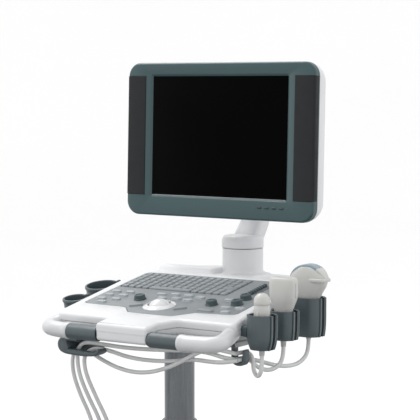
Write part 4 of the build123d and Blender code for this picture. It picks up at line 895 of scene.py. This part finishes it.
def add_band(bm, points, thickness, front, back):
    """A smooth strap along (x, z) points, from one y back to another, both in mm."""
    line = spline_points(metres((x, 0, z) for x, z in points))
    rings = []
    for index, here in enumerate(line):
        share = index / (len(line) - 1)
        ahead = direction(line, index)
        side = Vector((-ahead.z, 0, ahead.x))
        thick, rear = thickness(share), back(share)
        ring = rounded_ring(rear - front, thick, min(thick, rear - front) * 0.42, 5)
        rings.append([here + side * (v * MM) + Vector((0, (front + rear) / 2 + u, 0)) * MM for u, v in ring])
    add_loft(bm, rings)


def left_hook_back(share):
    """How far back the left hook's strap reaches: deep at its closed end and at its tip."""
    closed_end = min(1, max(0, (0.2 - abs(share - 0.3)) / 0.05))
    tip = min(1, max(0, (share - 0.72) / 0.2)) ** 1.5
    return -134 + 16.5 * closed_end + 13 * tip


bm = bmesh.new()
add_band(bm, [(-126, 781.5), (-146, 782), (-158, 780), (-166, 774), (-165, 763.5), (-156, 759),
              (-138, 757.5), (-112, 756.5), (-92, 757), (-80, 760), (-75.5, 765.5)],
         lambda share: 8.5 + 4 * sin(pi * min(1, share * 1.25)) - 2 * max(0, share - 0.75) / 0.25,
         -148.0, left_hook_back)
closed_wall = filleted([(-162, 779), (-165, 768), (-158, 760), (-146, 759.5), (-145, 766), (-148, 773),
                        (-150, 781)], [4, 8, 5, 2, 5, 6, 3], 4)
add_puck(bm, closed_wall, [(1, 119), (0, 120), (0, 146.6), (0.5, 147.6), (1.6, 148)], upright(turns="X"))
show("left_hook", bm, 40, "console", "slate", SLATE, "hook_left")
bm = bmesh.new()
guard = filleted([(-164, 774), (-160, 760), (-140, 755.5), (-96, 754.5), (-82, 761), (-84, 768), (-100, 775),
                  (-128, 783), (-156, 784)], [6, 8, 6, 8, 3, 6, 12, 12, 8], 4)
add_puck(bm, guard, [(0.6, 116.9), (0, 117.3), (0, 118), (0.6, 118.4)], upright(turns="X"))
show("left_hook_guard", bm, 40, "console", "slate", SLATE)
bm = bmesh.new()
add_puck(bm, rounded_ring(20, 20, 4, 5), [(1, 779), (0, 780), (0, 806)], upright(-138, -128, 0))
show("left_hook_post", bm, 40, "console", "slate", SLATE)

bm = bmesh.new()
add_band(bm, [(179.5, 788), (179.5, 772), (180.5, 763), (187, 760.3), (195, 760.3), (201.5, 763),
              (202.5, 772), (202.3, 785.5)],
         lambda share: 7 - 2.2 * max(0, share - 0.9) / 0.1, -98.0, lambda share: -82.0)
show("right_hook", bm, 40, "console", "slate", SLATE, "hook_right")
# The hollow rail that carries it
bm = bmesh.new()
section = rounded_ring(16, 9, 1.4, 3)
hollow = rounded_ring(11.5, 5, 0.8, 3)
add_loft(bm, [metres((175 + u * grow, run, 791.5 + v * grow) for u, v in ring) for ring, run, grow in (
    (section, -20, 1), (section, -91.4, 1), (section, -92, 0.94), (hollow, -92, 1), (hollow, -72, 1))])
show("hook_rail", bm, 30, "console", "column_paint", COLUMN_PAINT)
bm = bmesh.new()
add_puck(bm, rounded_ring(8, 46, 2, 3, (175, -56)), [(0, 795), (0, 814)], upright())
show("rail_hanger", bm, 40, "console", "column_paint", COLUMN_PAINT)


# --- Turret cap and monitor neck ---------------------------------------------------------

bm = bmesh.new()
cap = [(12, 926.9), (40.2, 926.9), (40.7, 927.1), (41, 927.6), (41, 930), (41, 940)]
cap += [(41 - inset, lift) for inset, lift in rounded_edge(10, 951, 7)[1:]] + [(20, 951.6), (2, 951.8)]
add_revolve(bm, cap, upright(0, TURRET_Y, 0), 72)
show("turret_cap", bm, 38, "monitor_arm", "white_shell", WHITE, "monitor_arm")
bm = bmesh.new()
add_revolve(bm, [(11.9, 884), (11.9, 927.2)], upright(0, TURRET_Y, 0), 32)
show("turret_spindle", bm, 38, "monitor_arm", "column_metal", STEEL)

# The neck leans back from the cap and rises to the tilt axle, as one lofted arm
front = spline_points(metres([(0, 212, 940), (0, 221, 953), (0, 236, 968), (0, 251, 990), (0, 257, 1016),
                              (0, 248, 1040), (0, 228, 1058)]), 8, 4)
rear = spline_points(metres([(0, 256, 936), (0, 268, 950), (0, 284, 970), (0, 296, 994), (0, 299, 1020),
                             (0, 288, 1050), (0, 267, 1072)]), 8, 4)
rings = []
for index, (fore, aft) in enumerate(zip(front, rear)):
    span = aft - fore
    width = (29.5 - 2.5 * sin(pi * min(1, index / (len(front) - 1) * 1.15))) * MM
    rings.append([(fore + aft) / 2 + span.normalized() * (v * (span.length / 2)) + Vector((u * width, 0, 0))
                  for u, v in superellipse(2, 2, 3.2, 48)])
bm = bmesh.new()
add_loft(bm, rings)
show("monitor_neck", bm, 45, "monitor_arm", "white_shell", WHITE)
bm = bmesh.new()
add_revolve(bm, [(6.2, 0), (20.5, 0), (22, 1.5), (22, 54.5), (20.5, 56), (6.2, 56)],
            upright(-28, TILT_Y, TILT_Z, "Y"))
show("tilt_barrel", bm, 38, "monitor_arm", "white_shell", WHITE)


# --- Monitor -----------------------------------------------------------------------------

BEZEL_WIDTH, BEZEL_HEIGHT, BEZEL_MIDDLE = 424.6, 297, (0, -7)


def build_bezel():
    """The teal frame round the screen, with a rolled outer edge and a sunk window."""
    bm = bmesh.new()
    levels = [(3, -13.6), (0.6, -13.6), (0, -12.8)] + rounded_edge(4.5, 3, 6)
    rim = add_puck(bm, rounded_ring(BEZEL_WIDTH, BEZEL_HEIGHT, 27, 12, BEZEL_MIDDLE), levels, on_screen(),
                   False, False)
    window = add_puck(bm, rounded_ring(306.6, 230.6, 1.2, 3),
                      [(-4.4, 3), (-3.6, 2.6), (-0.6, 0.6), (0, 0.2), (0, -6)], on_screen(), False, False)
    fill_between(bm, rim[-1], window[0])
    return bm


show("bezel_front", build_bezel(), 32, "monitor", "bezel_teal", BEZEL, "monitor_bezel")

# Screen, with the panel's frame behind its edge
bm = bmesh.new()
add_puck(bm, rounded_ring(307, 231, 0.6, 2), [(0, -8), (0, 0.1), (0.3, 0.25)], on_screen())
show("screen_glass", bm, 40, "monitor", "lcd", SCREEN, "lcd_panel")

# A pale lip under the screen
bm = bmesh.new()
add_puck(bm, rounded_ring(304, 1.5, 0.6, 3, (0, -115.4)), [(0, 0), (0, 0.9), (0.4, 1.2)], on_screen())
show("screen_lip", bm, 40, "monitor", "bezel_teal", BEZEL_LIP)

# The speaker covers at both sides wrap the bezel's edge, in a shallow recess
for side, name in ((-1, "left"), (1, "right")):
    low, high = 169.4, 211.6
    outline = [(low, 0), (low + 0.5, 0.9), (low + 1.5, 1.1), (high - 4.2, 1.1), (high - 1.6, 0.7),
               (high - 0.2, -0.4), (high + 0.7, -2.2), (high + 0.9, -4.5), (high + 0.9, -12.6)]
    rings = []
    for v in (-115.6, -115.0, 115.0, 115.6):
        drop = 0.7 if abs(v) > 115.2 else 0
        rings.append([on_screen() @ Vector((side * (u - drop * 0.6), v, 3 + h - drop)) for u, h in outline])
    bm = bmesh.new()
    add_loft(bm, rings, cap_first=False, cap_last=False, closed=False)
    show(f"speaker_cover_{name}", bm, 40, "monitor", "bezel_teal", GRILLE)
    # A dark joint line round the cover
    left, right = sorted((side * (low - 0.9), side * (high - 2)))
    bm = bmesh.new()
    add_puck(bm, [(left, -116.4), (right, -116.4), (right, 116.4), (left, 116.4)],
             [(0, 2.6), (0, 3.06), (0.2, 3.1)], on_screen())
    show(f"speaker_joint_{name}", bm, 40, "monitor", "bezel_teal", BEZEL_LINE)

# Buttons and a status lamp
bm = bmesh.new()
for button_u in (96, 112, 128, 144):
    add_puck(bm, rounded_ring(10, 4, 1.9, 5), [(0, -2), (0, 3.2), (0.3, 3.9), (0.9, 4.3), (1.6, 4.4)],
             on_screen(button_u, -131))
show("bezel_buttons", bm, 50, "monitor_buttons", "bezel_teal", BUTTON, "monitor_buttons")
bm = bmesh.new()
add_revolve(bm, [(1.5, 2.4), (1.5, 3.2), (1.1, 3.6), (0.4, 3.8)], on_screen(157, -131), 20)
show("status_lamp", bm, 50, "monitor", "bezel_teal", LAMP)


def build_monitor_back():
    """The white housing behind the bezel: a rim, drawn-in sides and a shallow dished back."""
    rings = []
    for inset, height in ((4, -12.6), (1.2, -12.6), (1.0, -13.2), (1.2, -20), (2.6, -30), (6, -42),
                          (10, -52), (14, -57.5), (20, -60.6), (28, -61.8), (40, -62), (44, -61),
                          (60, -60.4)):
        outline = rounded_ring(BEZEL_WIDTH - 2 * inset, BEZEL_HEIGHT - 2 * inset,
                               max(12, 27 - inset * 0.2), 12, BEZEL_MIDDLE)
        rings.append([on_screen() @ Vector((x, y, height)) for x, y in outline])
    bm = bmesh.new()
    add_loft(bm, rings, cap_first=False)
    return bm


show("monitor_back", build_monitor_back(), 40, "monitor", "white_shell", WHITE, "monitor_shell")
bm = bmesh.new()
for row in range(9):
    add_puck(bm, rounded_ring(150, 3.2, 1.5, 4), [(0, 59.6), (0, 60.9), (0.3, 61.0)],
             on_screen(0, 62 - 8 * row, 0) @ Matrix.Rotation(pi, 4, "Y"))
show("monitor_vents", bm, 40, "monitor", "black_plastic", SLATE_DARK)
bm = bmesh.new()
plate = rounded_ring(104, 76, 8, 6)
add_puck(bm, plate, [(0, 58)] + rounded_edge(2, 69, 4), on_screen(0, -79, 0) @ Matrix.Rotation(pi, 4, "Y"))
for ear in (-1, 1):
    ear_outline = filleted([(-28, 60), (28, 60), (14, 118), (-14, 118)], [3, 3, 13.5, 13.5], 8)
    rings = []
    for inset, reach in ((1.2, 28.6), (0, 29.6), (0, 35.8), (1.2, 37)):
        ring = metres((ear * reach, SCREEN_Y + b, TILT_Z + a) for a, b in inset_outline(ear_outline, inset))
        rings.append(ring if ear > 0 else list(reversed(ring)))
    add_loft(bm, rings)
show("monitor_mount", bm, 38, "monitor", "white_shell", WHITE)
bm = bmesh.new()
add_revolve(bm, [(3, 0), (8, 0), (9, 0.8), (9, 2.4), (6, 2.6), (6, 73.4), (9, 73.6), (9, 75.2),
                 (8, 76), (3, 76)], upright(-38, TILT_Y, TILT_Z, "Y"), 32)
show("tilt_pin", bm, 38, "monitor", "steel_box", STEEL)


# --- Column ------------------------------------------------------------------------------

bm = bmesh.new()
add_revolve(bm, [(24, 300), (28, 300), (28, 770), (28, 782)], upright(), 96)
show("lift_tube", bm, 40, "console", "column_metal", COLUMN_METAL, "inner_column")
bm = bmesh.new()
add_revolve(bm, [(28.1, 782), (41, 784), (43.4, 785), (44, 786.5), (44, 791.5), (28.1, 791.8)],
            upright(), 72)
show("column_head", bm, 40, "console", "slate", SLATE)


# --- Finishes of the CAD parts that are shown --------------------------------------------

FINISHES = {
    "base_frame": BASE_PAINT, "cabinet_shell": WHITE, "rear_panel": SLATE, "main_board": BOARD,
    "power_supply": STEEL, "outer_column": COLUMN_METAL, "fan_rotor": BLACK, "power_rocker": BLACK,
    "caster_fork_": CASTER_GREY, "caster_wheels_": TYRE, "brake_pedal_": PEDAL_GREEN,
    "probe_connector_": WHITE,
}
for node in NODES:
    shown = bpy.data.objects.get(node)
    if shown is None or shown.type != "MESH" or shown.hide_render:
        continue
    shown.data.materials.clear()
    shown.data.materials.append(next(FINISHES[start] for start in FINISHES if node.startswith(start)))
    edge = shown.modifiers.new("soft_edges", "BEVEL")
    edge.width, edge.segments, edge.limit_method, edge.angle_limit = 0.0006, 2, "ANGLE", radians(35)


# --- Floor, light ------------------------------------------------------------------------

def add_sweep():
    """A pale studio sweep: floor, a wide bend and a wall, with painted shade on the floor round the machine.
    """
    profile = [(-14, 0)] + [(11 + 4 * sin(radians(angle)), 4 - 4 * cos(radians(angle)))
                            for angle in range(0, 91, 6)] + [(15, 14)]
    bm = bmesh.new()
    rows = [[bm.verts.new((side, run, height)) for run, height in profile] for side in (-16, 16)]
    for index in range(len(profile) - 1):
        bm.faces.new((rows[0][index], rows[1][index], rows[1][index + 1], rows[0][index + 1]))
    mesh = finish_mesh("studio_sweep", bm, 80)
    piece = bpy.data.objects.new("studio_sweep", mesh)
    bpy.context.scene.collection.objects.link(piece)
    paper = Surface("seamless_paper", specular=0.1)
    paper.colour((250, 250, 250), 0.01, 0.4).roughness(0.9, 0.96, 2)
    paper.grain(300, 0.03, 0.0003)
    # Painted shade: the floor is darker round the machine, to cut the light bounced up on to its undersides
    paper.shade_middle((120, 120, 120), 1.4, 2.5)
    mesh.materials.append(paper.material)
    piece.rotation_euler = (0, 0, radians(CAMERA_TURN))


def add_light(name, size, energy, place, target, colour=(1, 1, 1)):
    """A soft rectangular light aimed at a point."""
    lamp = bpy.data.lights.new(name, "AREA")
    lamp.shape = "RECTANGLE"
    lamp.size, lamp.size_y = size
    lamp.energy = energy
    lamp.color = colour
    light = bpy.data.objects.new(name, lamp)
    light.location = place
    aim = Vector(target) - Vector(place)
    light.rotation_euler = aim.to_track_quat("-Z", "Y").to_euler()
    bpy.context.scene.collection.objects.link(light)


add_sweep()
add_light("overhead", (2.4, 0.8), 36, (-1.2, 0.25, 2.9), (0, 0, 0.9))
add_light("left_side", (1.2, 2.2), 8, (-2.4, -1.2, 1.7), (0, 0, 0.9))
add_light("right_rear", (1.4, 2.0), 8, (2.6, 1.6, 2.0), (0, 0.1, 0.95))

world = bpy.data.worlds.new("studio")
world.use_nodes = True
world.node_tree.nodes["Background"].inputs["Color"].default_value = (1, 1, 1, 1)
world.node_tree.nodes["Background"].inputs["Strength"].default_value = 1.06
bpy.context.scene.world = world
bpy.context.scene.view_settings.view_transform = "Standard"
bpy.context.scene.view_settings.look = "None"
========================================
What is needed is an exact copy of the lines from the start of the listing through the line where "return -134 +" sits, please, both end lines included and nothing more.

● Solution to the exercise:
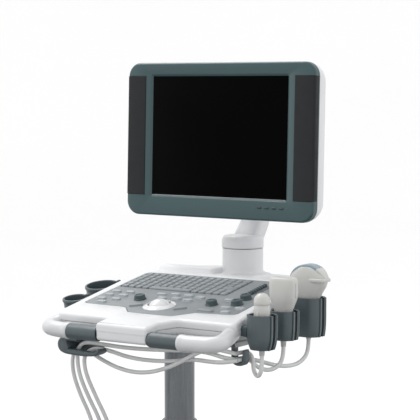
Write part 4 of the build123d and Blender code for this picture. It picks up at line 895 of scene.py. This part finishes it.
def add_band(bm, points, thickness, front, back):
    """A smooth strap along (x, z) points, from one y back to another, both in mm."""
    line = spline_points(metres((x, 0, z) for x, z in points))
    rings = []
    for index, here in enumerate(line):
        share = index / (len(line) - 1)
        ahead = direction(line, index)
        side = Vector((-ahead.z, 0, ahead.x))
        thick, rear = thickness(share), back(share)
        ring = rounded_ring(rear - front, thick, min(thick, rear - front) * 0.42, 5)
        rings.append([here + side * (v * MM) + Vector((0, (front + rear) / 2 + u, 0)) * MM for u, v in ring])
    add_loft(bm, rings)


def left_hook_back(share):
    """How far back the left hook's strap reaches: deep at its closed end and at its tip."""
    closed_end = min(1, max(0, (0.2 - abs(share - 0.3)) / 0.05))
    tip = min(1, max(0, (share - 0.72) / 0.2)) ** 1.5
    return -134 + 16.5 * closed_end + 13 * tip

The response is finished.